Aluminium and wood vs composite
On the surface, a composite door seems to boast many of the same properties of both aluminium and wood French doors. All three materials are strong and sturdy, offering tremendous durability and security, as well as a wide range of styles. Composite French doors will never expand or shrink and they are very energy efficient. However, they can be on the more expensive end of the market and have a more artificial appearance than wooden French doors. Aluminium French doors can also be taller and wider than composite alternatives, which often require a sidelight or top glaze panel to make up the space.
Frequently asked questions
What’s the difference between external and internal French doors?
The main difference between an external and internal French door is one of security. French doors lock into one another, rather than the door frame, which creates a potential weak spot at the point of contact. Exterior French doors are specially engineered with security in mind, incorporating a highly-dependable, integrated locking system to protect your home and loved ones.

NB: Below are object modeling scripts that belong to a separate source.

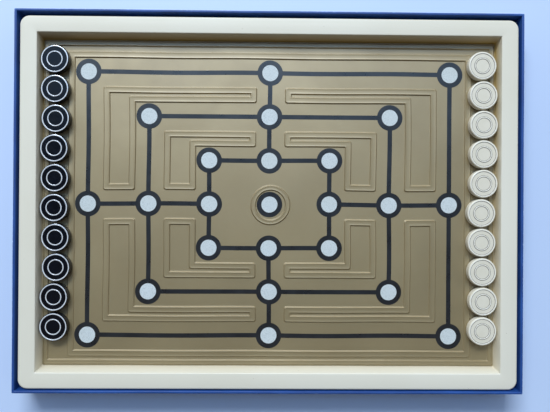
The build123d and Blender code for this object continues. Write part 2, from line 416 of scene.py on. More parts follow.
# %% Tray plastic
cream_plastic, tree, shader = new_material("cream_plastic", specular_ior_level=0.45)
drift = effect(tree, mottling, scale=9.0, detail=3.0)
color = mixed(drift, tone(226, 221, 204), tone(231, 227, 212))
color = mixed(effect(tree, specks, scale=120.0, size=0.035), color, tone(168, 158, 132))
# Painted shade and a painted reflection of the bronze sheet: the well's walls turn brown towards their
# foot, most on the back wall and least on the front.
painted_shade = times(calculate("POWER", reading(tree, "foot"), 1.1), 0.95)
color = mixed(painted_shade, color, tone(180, 148, 66))
slow = bumped(effect(tree, mottling, scale=16.0, detail=1.0), 0.25 * MM, 0.6)
grain = bumped(effect(tree, fine_grain, scale=1000.0), 0.015 * MM, 0.5, Normal=slow)
finish(shader, color, grain, low=0.38, high=0.5, scale=50.0)

# %% Plastics of the playing pieces
def piece_plastic(name, first, second, dust, crest, valley, shine):
    """Glossy moulded plastic between two tones, with dust, a painted highlight on its crests and painted
    shade in its valleys.
    """
    material, tree, shader = new_material(name, specular_ior_level=0.4)
    color = mixed(effect(tree, mottling, scale=120.0, detail=4.0), first, second)
    color = mixed(effect(tree, specks, scale=700.0, size=0.07), color, dust)
    # Painted highlight: the crests turn paler, and on the black pieces a little metallic.
    painted_highlight = effect(tree, edge_wear, edge=reading(tree, "crest"), scale=500.0, amount=1.5,
                  softness=0.25)
    color = mixed(painted_highlight, color, crest)
    # Painted shade: the valleys and grooves turn darker.
    color = rubbed(color, "valley", valley, scale=500.0, amount=1.2, softness=0.25)
    link(times(painted_highlight, shine), shader["Metallic"])
    scratches = effect(tree, fine_grain, scale=700.0, stretch=(1.0, 0.15, 1.0))
    finish(shader, color, bumped(scratches, 0.01 * MM, 0.35), low=0.13, high=0.26, scale=260.0,
           detail=4.0)
    return material


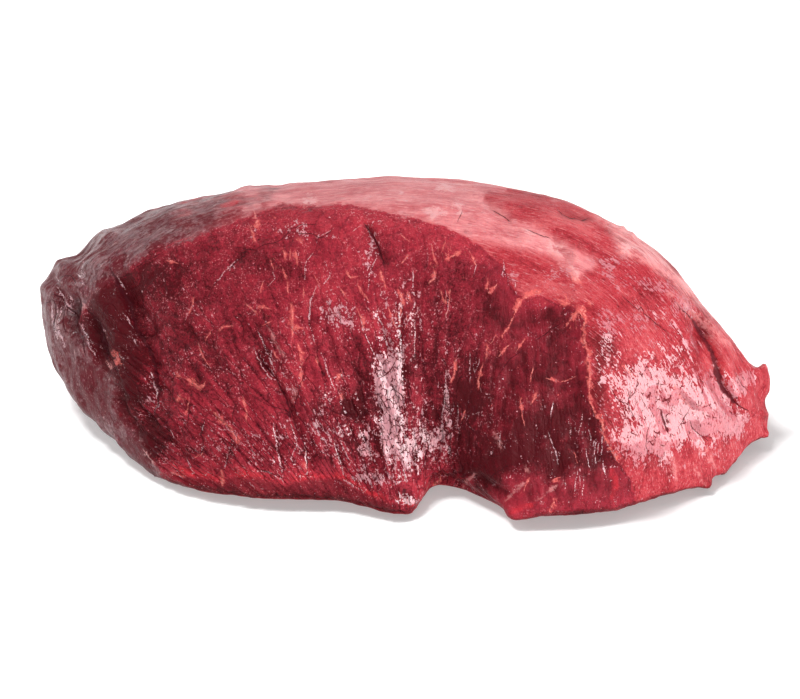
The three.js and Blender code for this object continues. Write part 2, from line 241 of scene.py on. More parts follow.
# Thin dark cracks: half width in mm, then where they run.
CRACKS = (
    (0.32,
        (111, 271), (121, 288), (130, 302), (133, 314), (139, 334), (149, 348), (154, 364), (157, 384),
        (157, 402), (152, 415),
    ),
    (0.25, (88, 311), (96, 324), (100, 335), (103, 349), (108, 365)),
    (0.11, (121, 278), (132, 272), (145, 261), (160, 254)),
    (0.42, (365, 225), (372, 236), (378, 250), (384, 264)),
    (0.11, (179, 345), (177, 356), (178, 367)),
    (0.11, (178, 366), (186, 358), (196, 354)),
    (0.12, (188, 412), (187, 420), (183, 427)),
    (0.15, (205, 418), (199, 432), (202, 446), (198, 456)),
    (0.12, (235, 404), (231, 423)),
    (0.15, (231, 440), (228, 453), (225, 464)),
    (0.12, (222, 394), (226, 389), (232, 386)),
    (0.15, (258, 469), (270, 474), (283, 478)),
    (0.15, (276, 424), (277, 440), (281, 458), (284, 473)),
    (0.22, (256, 350), (265, 366), (276, 382), (285, 400), (292, 414)),
    (0.15, (292, 414), (297, 428), (302, 440), (306, 450)),
    (0.12, (260, 401), (274, 407), (291, 413)),
    (0.12, (290, 413), (296, 399), (299, 386)),
    (0.17, (234, 315), (243, 327), (242, 340)),
    (0.12, (164, 438), (176, 445), (183, 456)),
    (0.14, (236, 247), (253, 249), (262, 245), (276, 242), (288, 233)),
    (0.14, (298, 233), (312, 234), (321, 238), (331, 231)),
    (0.11, (290, 229), (300, 225), (316, 224)),
    (0.14, (228, 271), (237, 260), (247, 253)),
    (0.22, (326, 407), (337, 413), (346, 414)),
    (0.22, (355, 421), (363, 414), (369, 410)),
    (0.15, (306, 452), (308, 474)),
    (0.12, (345, 478), (352, 484), (362, 490)),
    (0.11, (351, 438), (352, 457)),
    (0.12, (316, 398), (320, 412), (326, 424)),
    (0.15, (380, 378), (388, 372), (394, 362)),
    (0.15, (372, 392), (380, 398), (386, 408)),
    (0.15, (392, 390), (402, 396), (404, 408)),
    (0.14, (408, 380), (412, 392), (408, 404)),
    (0.15, (424, 430), (428, 446), (424, 466)),
    (0.11, (520, 352), (508, 362), (498, 376)),
    (0.12, (552, 418), (550, 432), (546, 440)),
    (0.11, (562, 322), (548, 332), (536, 340)),
    (0.12, (508, 466), (494, 474), (484, 486)),
    (0.17, (495, 210), (505, 216), (511, 221)),
    (0.15, (559, 209), (571, 215), (590, 218)),
    (0.11, (462, 212), (458, 221)),
    (0.14, (529, 230), (538, 234), (548, 238)),
    (0.22, (682, 309), (694, 318), (704, 331), (711, 345)),
    (0.24, (711, 345), (717, 360), (719, 376), (726, 389), (734, 401), (748, 411)),
    (0.27, (662, 411), (665, 422), (668, 432)),
    (0.12, (624, 297), (640, 310), (654, 320), (668, 333)),
    (0.11, (636, 300), (644, 310)),
    (0.14, (628, 392), (629, 408), (634, 416)),
    (0.11, (637, 380), (636, 391), (629, 399)),
    (0.12, (689, 420), (696, 431), (707, 440)),
    (0.11, (642, 398), (648, 410)),
    (0.12, (612, 390), (618, 400), (628, 404)),
    (0.11, (650, 424), (646, 440), (650, 456)),
    (0.12, (690, 410), (684, 418), (680, 426)),
    (0.11, (734, 372), (740, 384), (748, 392)),
    (0.28, (54, 295), (61, 298), (68, 307), (71, 311)),
    (0.24, (71, 311), (74, 322), (80, 342), (84, 354)),
    (0.22, (57, 284), (60, 277), (70, 276), (76, 282)),
    (0.20, (46, 304), (52, 300), (56, 304), (55, 330)),
    (0.22, (66, 305), (64, 318), (66, 332)),
    (0.55, (111, 269), (119, 287), (128, 301), (134, 319), (142, 338), (152, 357), (157, 393)),
    (0.35, (87, 310), (97, 322), (100, 342), (108, 361)),
    (0.9, (696, 322), (706, 338), (714, 354), (718, 370), (723, 387), (734, 402)),
)

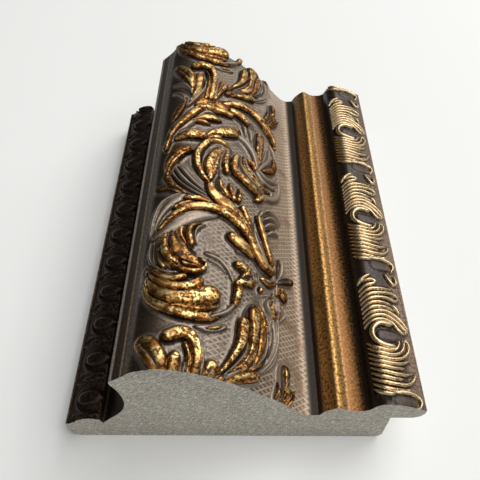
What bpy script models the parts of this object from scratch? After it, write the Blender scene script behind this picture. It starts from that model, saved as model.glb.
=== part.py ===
"""A length of acanthus leaf picture frame moulding, moulded as one piece and cut square at both ends.

The section runs along Y. The outer side with the egg rail is at -X, the rabbet for glass and
picture is under the lip at +X, and the base stands on Z = 0. The front cut is at -Y.
"""
from collections import namedtuple

import bpy
import numpy as np

MM = 0.001

# Driving dimensions, in millimetres
WIDTH = 115.0             # outer side to lip
LENGTH = 162.0            # between the two cuts
CREST_HEIGHT = 49.0       # top of the dome, under the leaves
RIDGE_HEIGHT = 42.0       # arris at the left of the dome
RAIL_HEIGHT = 9.7         # outer arris of the egg rail
CHANNEL_HEIGHT = 18.2     # foot of the dome
LIP_HEIGHT = 22.0         # upper arris at the sight edge
RABBET_WIDTH = 10.1
RABBET_HEIGHT = 16.4
LEAF_REPEAT = 133.5       # one run of the scroll pattern
SHELL_REPEAT = 52.0       # from one C scroll of the shell band to the next
SHELL_START = 24.0        # front cut to the first C scroll
SHELL_RIBS = 11           # ribs on each side of a C scroll
SHELL_RIB_PITCH = 1.75
EGG_REPEAT = 14.2
EGG_START = 7.2
ROPE_PITCH = 2.4
ROPE_HEIGHT = 0.45        # the outer side stands this far behind the rope on it

# Mesh of the solid
GRID = 0.6                # spacing of the carved sheet before it is thinned
TRIANGLES = 9400          # faces that the thinned solid keeps
SNAP = 0.12               # a vertex this close to a flat face is put on it

LEFT = -WIDTH / 2 + ROPE_HEIGHT
RIGHT = WIDTH / 2
SHELF = RIGHT - RABBET_WIDTH

# The section as stretches: curved or straight, and the points it passes, from the outer base
# arris over the carved top to the lip, then back under it. Each starts where the last one ended.
SECTION = (
    ("side", "curved", [(LEFT + 4.5, 0), (LEFT + 1.3, 1.3), (LEFT, 5.0)]),
    ("side", "straight", [(LEFT, RAIL_HEIGHT)]),
    ("rail", "curved", [(LEFT + 3.5, 11.8), (LEFT + 7.5, 13.3), (LEFT + 11.5, 13.9)]),
    ("quirk", "straight", [(LEFT + 12.2, 11.0), (LEFT + 14.2, 13.5)]),
    ("cove", "curved", [(-37.6, 20.0), (-35.3, 26.5), (-35.6, 34.0), (-37.5, RIDGE_HEIGHT - 1.8)]),
    ("nose", "curved", [(-37.4, RIDGE_HEIGHT - 0.6), (-36.6, RIDGE_HEIGHT)]),
    ("ridge", "straight", [(-33.2, 44.8)]),
    ("dome", "curved", [(-29.5, 47.8), (-23.3, CREST_HEIGHT), (-15.0, 47.2), (-5.5, 42.4), (4.2, 35.1),
                        (13.0, 25.9), (18.2, 20.2), (21.4, CHANNEL_HEIGHT), (24.7, CHANNEL_HEIGHT)]),
    ("torus", "curved", [(26.2, 20.8), (29.8, 23.7), (33.3, 22.1)]),
    ("flat", "straight", [(34.9, 21.6), (37.9, 21.6), (39.8, 22.4)]),
    ("shell", "curved", [(41.4, 24.9), (43.8, 26.5), (47.5, 26.0), (RIGHT, LIP_HEIGHT)]),
    ("lip", "straight", [(RIGHT, LIP_HEIGHT - 2.4), (RIGHT - 1.2, RABBET_HEIGHT + 1.0),
                         (RIGHT - 3.3, RABBET_HEIGHT)]),
    ("shelf", "straight", [(SHELF, RABBET_HEIGHT)]),
    ("wall", "straight", [(SHELF, 2.2)]),
    ("arris", "straight", [(SHELF - 1.0, 0.5), (SHELF - 3.0, 0)]),
    ("base", "straight", [(LEFT + 4.5, 0)]),
)
CARVED = ("side", "rail", "quirk", "cove", "nose", "ridge", "dome", "torus", "flat", "shell")

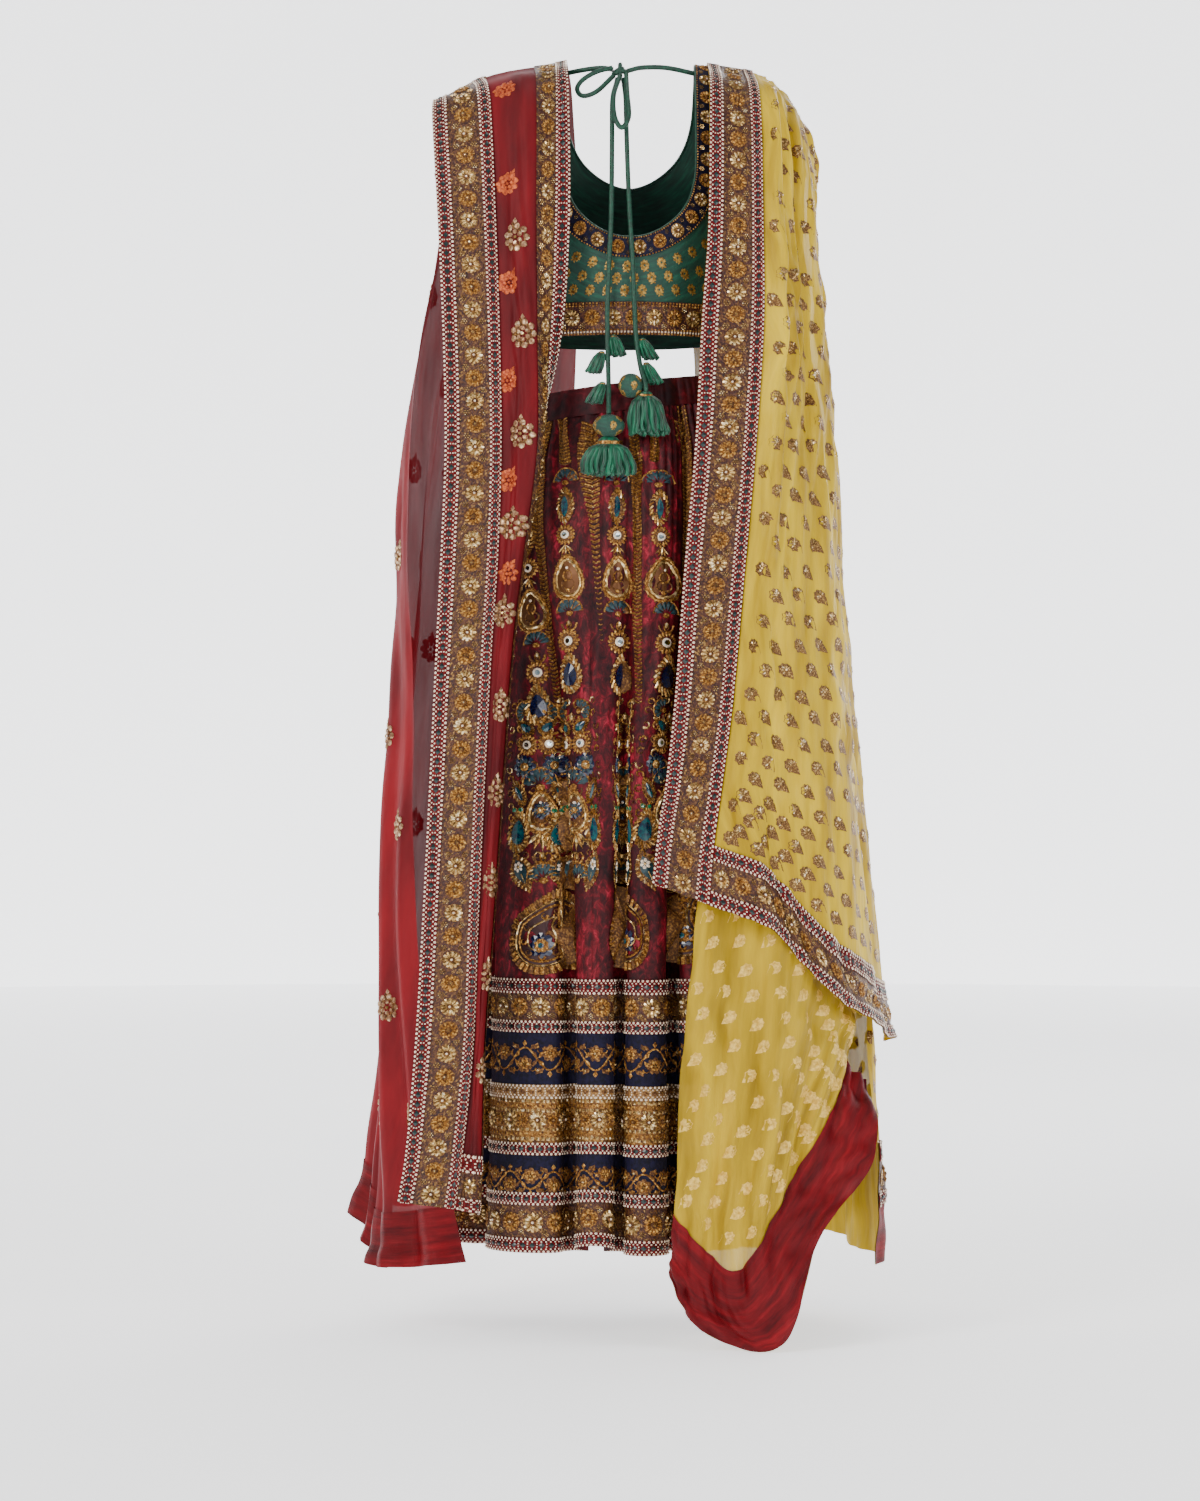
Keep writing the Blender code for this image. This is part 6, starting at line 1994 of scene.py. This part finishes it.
def build_sleeve(sleeve, butis, bead_work):
    middle = (sleeve.centre_x, 0.0)
    body = Cloth(sleeve_surface(sleeve), middle, closed=True)
    cuff = Cloth(body.points[CUFF_ROW:], middle, closed=True).moved(0.0012)
    tube_piece = cloth_object("cloth_sleeve_" + sleeve.name, body.moved(-CLOTH_LIFT), "brocade",
                              ("sleeve_" + sleeve.name,))
    band = cloth_object("cloth_sleeve_band_" + sleeve.name, cuff, "navy",
                        ("sleeve_band_" + sleeve.name,), thick=BAND_THICK)
    SHEETS.append((tube_piece, (body,), "hung", ("choli_back", "choli_front")))
    SHEETS.append((band, (cuff,), "hung", (tube_piece,)))
    upper = Cloth(body.points[:CUFF_ROW], middle, closed=True)
    rs, cs = staggered(upper, 0.0210, 0.0145, inset=0.004, top=0.002)
    butis.lay(upper, brocade_buti(), rs, cs, lift=0.0003)
    run = whole_strip(cuff)
    width = float(cuff.arc_down(16)[-1])
    run.sew(bead_work, sequin_flower(0.0075), run.spaced(0.022), width, 0.5, 0.0006)
    for share in (0.08, 0.92):
        run.sew(bead_work, pearl(0.0024, "gold"), run.spaced(0.0038), width, share, 0.0006)


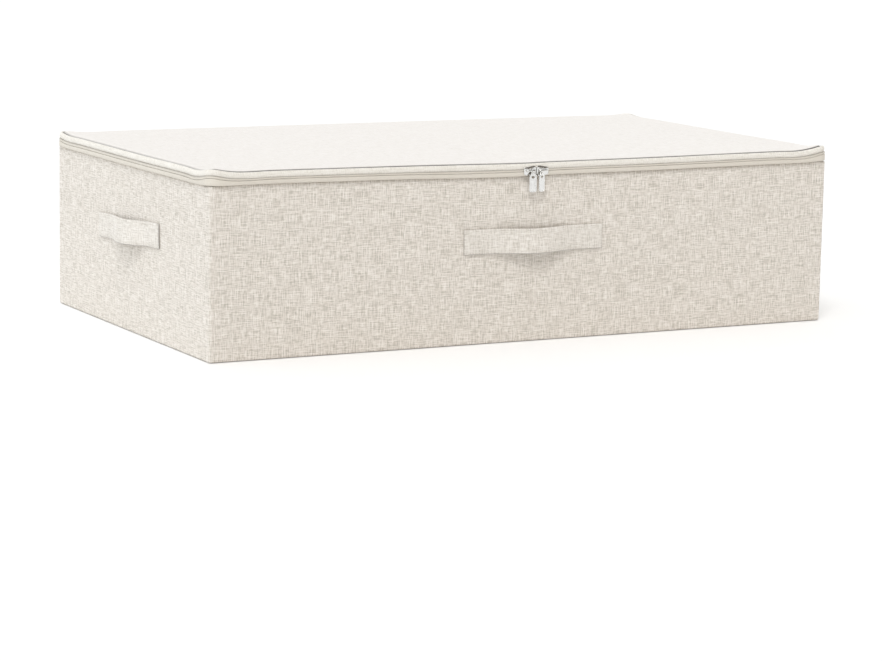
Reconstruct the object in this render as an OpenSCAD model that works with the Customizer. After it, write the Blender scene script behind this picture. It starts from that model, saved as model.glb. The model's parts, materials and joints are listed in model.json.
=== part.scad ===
// Under-bed storage box: linen-look fabric sewn over stiffening boards, with a zipped flap lid,
// two zip sliders, three strap handles and a loose base insert.
// Millimetres. +X runs along the width, the front faces -Y, +Z is up, and the origin is the
// centre of the underside. The lid is modelled closed and the sliders meet at the front centre.

/* [Box] */
// Overall width across the lid piping
box_w = 700; // [560:10:900]
// Overall depth across the lid piping
box_d = 400; // [340:10:500]
// Overall height to the top of the lid piping
box_h = 180; // [150:5:220]
// Corner radius of the lid, its piping and the zip band
band_r = 12; // [11:1:16]
// How far the zip band stands out from the walls
band_proud = 2; // [1.5:0.5:3]
// Outer corner radius of the walls
wall_r = 5; // [4.5:0.5:7]

/* [Walls] */
// Thickness of the linen-look cover
cover_t = 0.8; // [0.6:0.1:1.2]
// Thickness of the wall boards
board_t = 3; // [2:0.5:4]
// Thickness of the non-woven lining
lining_t = 0.6; // [0.4:0.1:1]
// Width of the soft fold between the two boards of a long wall or of the lid
fold_gap = 4; // [2:1:8]

/* [Lid] */
// Diameter of the piping round the lid
piping_d = 4.5; // [3.5:0.5:5]
// Thickness of the lid boards
lid_board_t = 2.5; // [2:0.5:3]
// How far the lid's top cloth lies below the top of the piping
lid_recess = 1.2; // [0.8:0.2:1.6]

/* [Zip] */
// Height of the zip band below the piping
band_h = 9; // [8.5:0.5:11]
// Thickness of the zip tapes
tape_t = 0.9; // [0.7:0.1:1]
// Gap between the two tapes, where the slider's wedge runs
zip_gap = 1.6; // [1.5:0.1:2]
// Height of one row of the zip's coil
coil_h = 1.6; // [1.2:0.2:1.8]
// Thickness of the zip's coil
coil_t = 1.4; // [1:0.1:1.5]
// Length of the back of the band where the zip ends and the cloth hinge begins
zip_end_inset = 30; // [25:5:60]

/* [Sliders] */
// Length of a zip slider
slider_l = 13.5; // [12:0.5:16]
// Height of the slider's wide front end
slider_h = 10.8; // [10:0.2:11]
// Thickness of the slider's plates
plate_t = 1.2; // [1:0.1:1.4]
// Radius of the crown bar that carries the pull
crown_r = 0.7; // [0.6:0.1:0.8]
// Length of the pull below the crown bar
pull_l = 21; // [16:1:26]
// Width of the pull
pull_w = 8.4; // [7:0.2:9]
// Thickness of the pull
pull_t = 1.3; // [1:0.1:1.5]
// Distance of a pull's middle from the centre line, along its crown bar
pull_x = 5; // [4.8:0.1:7]

/* [Handles] */
// Length of a strap handle, end to end
handle_l = 157; // [130:1:180]
// Width of the strap
strap_w = 25; // [20:1:35]
// Thickness of the strap
strap_t = 2.4; // [1.5:0.1:3]
// Length of the end tab that is sewn to the wall
tab_l = 30; // [20:1:35]
// Depth of the finger space behind the strap
finger_gap = 10; // [8:1:20]
// Height of the middle of the strap above the underside
handle_z = 102.5; // [80:0.5:110]

/* [Base insert] */
// Clearance between the insert and the lining
insert_clear = 1.6; // [1:0.2:3]
// Thickness of the insert's two half boards
insert_board_t = 2; // [1.5:0.5:3]
// Thickness of the cloth round the insert
insert_cloth_t = 0.5; // [0.4:0.1:0.8]
// Width of the stitched rim round the insert's boards
insert_rim = 6; // [4:1:10]

/* [Hidden] */
$fn = 64;

linen = [0.86, 0.83, 0.78];
linen_light = [0.93, 0.91, 0.87];
tape_colour = [0.72, 0.67, 0.60];
board_colour = [0.66, 0.60, 0.52];
lining_colour = [0.90, 0.89, 0.86];
chrome = [0.80, 0.80, 0.82];

// Walls
wall_w = box_w - 2 * band_proud;
wall_d = box_d - 2 * band_proud;
wall_t = cover_t + board_t + lining_t;
cavity_w = wall_w - 2 * wall_t;
cavity_d = wall_d - 2 * wall_t;
bottom_t = cover_t;
floor_z = bottom_t + lining_t;
corner_gap = 0.8;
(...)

What is the standard size for French doors?
Our external French doors range from 1.2m (approx. 4ft) to 1.8m (approx. 6ft). They require an opening height of 2.1m.
How secure are modern French doors?
French patio doors are very secure. They benefit from being set in a frame, which offers great structural support, and incorporate a central locking point, which is sturdier than the side-locking mechanism common to sliding doors. All of our French doors are supplied with a five-point locking system that meets the requirements of PAS24.